WORK TO COMPLETE >> Write out all of the data exactly as it appears.

─── SUPPLIED DATA ───

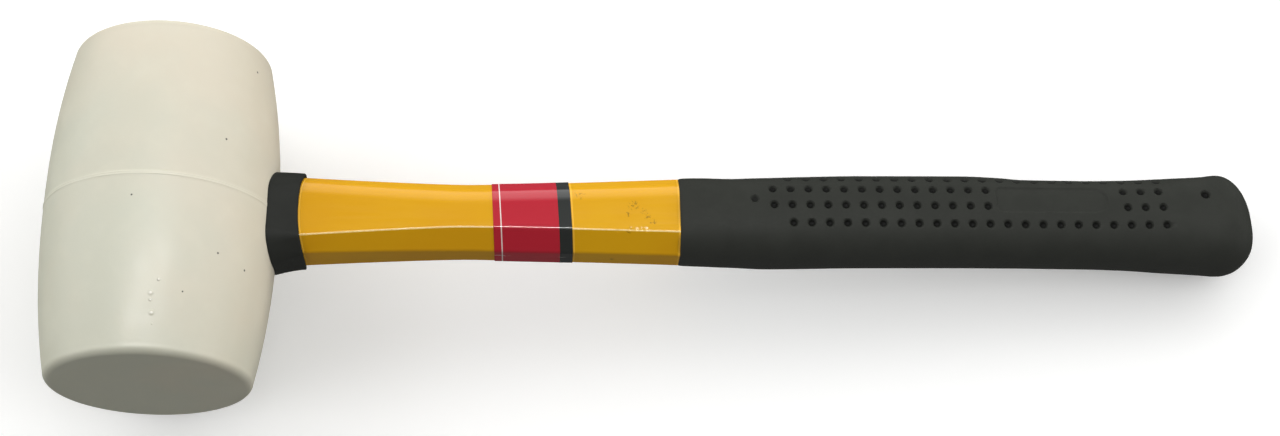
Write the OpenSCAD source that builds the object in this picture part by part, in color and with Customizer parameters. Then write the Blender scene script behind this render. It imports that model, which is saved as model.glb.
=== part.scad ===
// Soft-face rubber mallet: a barrel head moulded in white rubber on a handle
// with a fibreglass core, an eight-sided plastic jacket and a rubber grip.
//
// Everything is drawn in the handle's own axes and then laid down as one:
//   origin = centre of the head, X = along the handle towards the butt,
//   Y = along the head from face to face, Z = across the handle.
// Laid down, the mallet rests on the belly of the head and on the grip.
// Millimetres throughout.

/* [Head] */
// Diameter of each striking face
face_d = 55; // [44:0.5:68]
// How far the belly stands out beyond the faces, all round
bulge = 4.7; // [2:0.1:8]
// Length from striking face to striking face
head_len = 98.4; // [80:0.2:120]
// How full the barrel is: higher keeps the middle straighter
barrel_power = 2.22; // [1.6:0.02:3]
// Rounding where the barrel turns into a striking face
face_edge_r = 2; // [1:0.1:5]
// Width of the raised mould seam around the belly
seam_w = 1.5; // [0.8:0.1:3]
// Height of the raised mould seam
seam_h = 0.15; // [0.1:0.05:0.6]

/* [Lengths along the handle] */
// How far the collar stands out from the belly
collar_len = 6.8; // [5:0.1:12]
// Jacket left showing between the collar and the grip
neck_len = 106.6; // [86:0.2:130]
// Distance from the collar to the jacket's waist
waist_at = 37; // [28:0.5:48]
// Length of the rubber grip
grip_len = 166.6; // [138:0.2:200]

/* [Jacket] */
// Width of the jacket at its waist
waist_w = 20.4; // [17:0.1:24.6]
// Thickness of the jacket at its waist
waist_h = 17.4; // [14.4:0.1:21]
// Widening on each side where it enters the collar
front_flare = 1.45; // [0.6:0.05:2.4]
// Widening on each side where the grip starts
rear_flare = 1.65; // [0.6:0.05:2.4]
// Added thickness at both ends of the jacket
end_swell = 0.6; // [0:0.1:1]
// Corner flat of the eight-sided section
corner_flat = 5.1; // [4:0.1:6.2]
// Corner flat, measured down the side, where the jacket enters the collar
corner_flat_front = 2.6; // [2:0.1:4]

/* [Bar, core and eye] */
// How far the plain bar lies under the waist, at each side
bar_inset_w = 0.7; // [0.5:0.1:1.5]
// How far the plain bar lies under the waist, top and bottom
bar_inset_h = 1.7; // [1.2:0.1:2.2]
// Plastic around the fibreglass core, top and bottom
core_wall = 1.5; // [1:0.1:2.5]
// Adhesive between the bar and the eye of the head
bond_t = 0.8; // [0.4:0.1:1.5]
// How far the bar stops short of the belly on the head's far side
tang_setback = 3.7; // [2.8:0.1:8]

/* [Collar] */
// Rubber around the jacket at the collar's rim
collar_wall = 0.85; // [0.6:0.05:1.5]
// Widening on each side from the rim to the head
collar_flare = 1.05; // [0.4:0.05:2]
// Corner flat of the collar
collar_flat = 4; // [3:0.1:5]
// Depth of the pocket that the jacket's end drops into
pocket_depth = 2.4; // [1.5:0.1:4]
// Shadow gap left around the jacket in that pocket
pocket_gap = 0.3; // [0.15:0.05:0.4]

/* [Label] */
// Distance from the collar to the label's near edge
label_at = 53.8; // [40:0.2:58]
// Length of the label along the handle
label_len = 22; // [12:0.5:28]
// Thickness of the wrapped label
label_t = 0.2; // [0.1:0.05:0.4]

/* [Grip] */
// How far the hand swell stands out beyond the waist, at each side
swell_out_w = 2.85; // [2.4:0.05:4]
// How far the hand swell stands out beyond the waist, top and bottom
swell_out_h = 2.05; // [1.7:0.05:3]
// Squareness of the grip's section: 2 is an ellipse
grip_power = 2.6; // [2.2:0.1:3.2]
// How much wider the butt flares than the hand swell
butt_flare = 1.11; // [1.05:0.01:1.25]
// Length of the rounded end of the butt
butt_cap = 9.4; // [7:0.2:12]

/* [Grip texture] */
// Diameter of a dimple
dimple_d = 2.4; // [1.4:0.1:3]
// Depth of a dimple
dimple_depth = 0.8; // [0.2:0.05:1.2]
// Spacing of the dimples along the grip
dimple_pitch = 5.1; // [4:0.1:7]
// Length of the blank panel
panel_len = 32.5; // [20:0.5:40]
// Width of the blank panel
panel_w = 8.2; // [6:0.2:9]
// Depth of the blank panel at its edges
panel_depth = 0.35; // [0.2:0.05:0.6]

/* [Output] */
// One sub-part by name, or all of them

/* [Hidden] */
$fn = 96;
cut = 1;                        // how far a cutter runs past what it cuts

// --- head
face_r = face_d / 2;
belly_r = face_r + bulge;
rest_r = belly_r + seam_h;      // radius that touches the floor
barrel_steps = 26;              // straight lines along the barrel's curve
edge_steps = 5;                 // straight lines around a face's edge
seam_top = 0.6;                 // share of the seam's width that is level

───

RESPONSE TO THE TASK >>
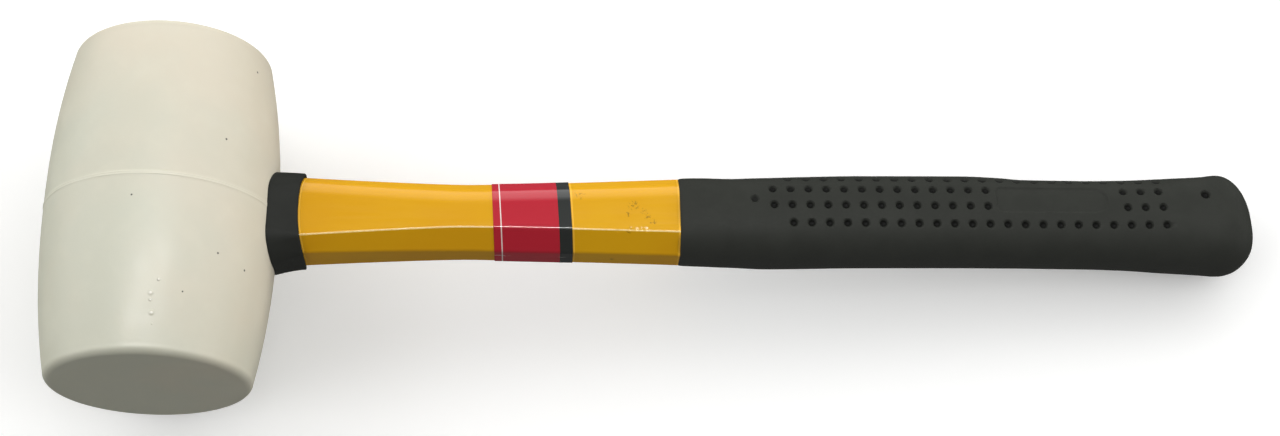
Write the OpenSCAD source that builds the object in this picture part by part, in color and with Customizer parameters. Then write the Blender scene script behind this render. It imports that model, which is saved as model.glb.
=== part.scad ===
// Soft-face rubber mallet: a barrel head moulded in white rubber on a handle
// with a fibreglass core, an eight-sided plastic jacket and a rubber grip.
//
// Everything is drawn in the handle's own axes and then laid down as one:
//   origin = centre of the head, X = along the handle towards the butt,
//   Y = along the head from face to face, Z = across the handle.
// Laid down, the mallet rests on the belly of the head and on the grip.
// Millimetres throughout.

/* [Head] */
// Diameter of each striking face
face_d = 55; // [44:0.5:68]
// How far the belly stands out beyond the faces, all round
bulge = 4.7; // [2:0.1:8]
// Length from striking face to striking face
head_len = 98.4; // [80:0.2:120]
// How full the barrel is: higher keeps the middle straighter
barrel_power = 2.22; // [1.6:0.02:3]
// Rounding where the barrel turns into a striking face
face_edge_r = 2; // [1:0.1:5]
// Width of the raised mould seam around the belly
seam_w = 1.5; // [0.8:0.1:3]
// Height of the raised mould seam
seam_h = 0.15; // [0.1:0.05:0.6]

/* [Lengths along the handle] */
// How far the collar stands out from the belly
collar_len = 6.8; // [5:0.1:12]
// Jacket left showing between the collar and the grip
neck_len = 106.6; // [86:0.2:130]
// Distance from the collar to the jacket's waist
waist_at = 37; // [28:0.5:48]
// Length of the rubber grip
grip_len = 166.6; // [138:0.2:200]

/* [Jacket] */
// Width of the jacket at its waist
waist_w = 20.4; // [17:0.1:24.6]
// Thickness of the jacket at its waist
waist_h = 17.4; // [14.4:0.1:21]
// Widening on each side where it enters the collar
front_flare = 1.45; // [0.6:0.05:2.4]
// Widening on each side where the grip starts
rear_flare = 1.65; // [0.6:0.05:2.4]
// Added thickness at both ends of the jacket
end_swell = 0.6; // [0:0.1:1]
// Corner flat of the eight-sided section
corner_flat = 5.1; // [4:0.1:6.2]
// Corner flat, measured down the side, where the jacket enters the collar
corner_flat_front = 2.6; // [2:0.1:4]

/* [Bar, core and eye] */
// How far the plain bar lies under the waist, at each side
bar_inset_w = 0.7; // [0.5:0.1:1.5]
// How far the plain bar lies under the waist, top and bottom
bar_inset_h = 1.7; // [1.2:0.1:2.2]
// Plastic around the fibreglass core, top and bottom
core_wall = 1.5; // [1:0.1:2.5]
// Adhesive between the bar and the eye of the head
bond_t = 0.8; // [0.4:0.1:1.5]
// How far the bar stops short of the belly on the head's far side
tang_setback = 3.7; // [2.8:0.1:8]

/* [Collar] */
// Rubber around the jacket at the collar's rim
collar_wall = 0.85; // [0.6:0.05:1.5]
// Widening on each side from the rim to the head
collar_flare = 1.05; // [0.4:0.05:2]
// Corner flat of the collar
collar_flat = 4; // [3:0.1:5]
// Depth of the pocket that the jacket's end drops into
pocket_depth = 2.4; // [1.5:0.1:4]
// Shadow gap left around the jacket in that pocket
pocket_gap = 0.3; // [0.15:0.05:0.4]

/* [Label] */
// Distance from the collar to the label's near edge
label_at = 53.8; // [40:0.2:58]
// Length of the label along the handle
label_len = 22; // [12:0.5:28]
// Thickness of the wrapped label
label_t = 0.2; // [0.1:0.05:0.4]

/* [Grip] */
// How far the hand swell stands out beyond the waist, at each side
swell_out_w = 2.85; // [2.4:0.05:4]
// How far the hand swell stands out beyond the waist, top and bottom
swell_out_h = 2.05; // [1.7:0.05:3]
// Squareness of the grip's section: 2 is an ellipse
grip_power = 2.6; // [2.2:0.1:3.2]
// How much wider the butt flares than the hand swell
butt_flare = 1.11; // [1.05:0.01:1.25]
// Length of the rounded end of the butt
butt_cap = 9.4; // [7:0.2:12]

/* [Grip texture] */
// Diameter of a dimple
dimple_d = 2.4; // [1.4:0.1:3]
// Depth of a dimple
dimple_depth = 0.8; // [0.2:0.05:1.2]
// Spacing of the dimples along the grip
dimple_pitch = 5.1; // [4:0.1:7]
// Length of the blank panel
panel_len = 32.5; // [20:0.5:40]
// Width of the blank panel
panel_w = 8.2; // [6:0.2:9]
// Depth of the blank panel at its edges
panel_depth = 0.35; // [0.2:0.05:0.6]

/* [Output] */
// One sub-part by name, or all of them

/* [Hidden] */
$fn = 96;
cut = 1;                        // how far a cutter runs past what it cuts

// --- head
face_r = face_d / 2;
belly_r = face_r + bulge;
rest_r = belly_r + seam_h;      // radius that touches the floor
barrel_steps = 26;              // straight lines along the barrel's curve
edge_steps = 5;                 // straight lines around a face's edge
seam_top = 0.6;                 // share of the seam's width that is level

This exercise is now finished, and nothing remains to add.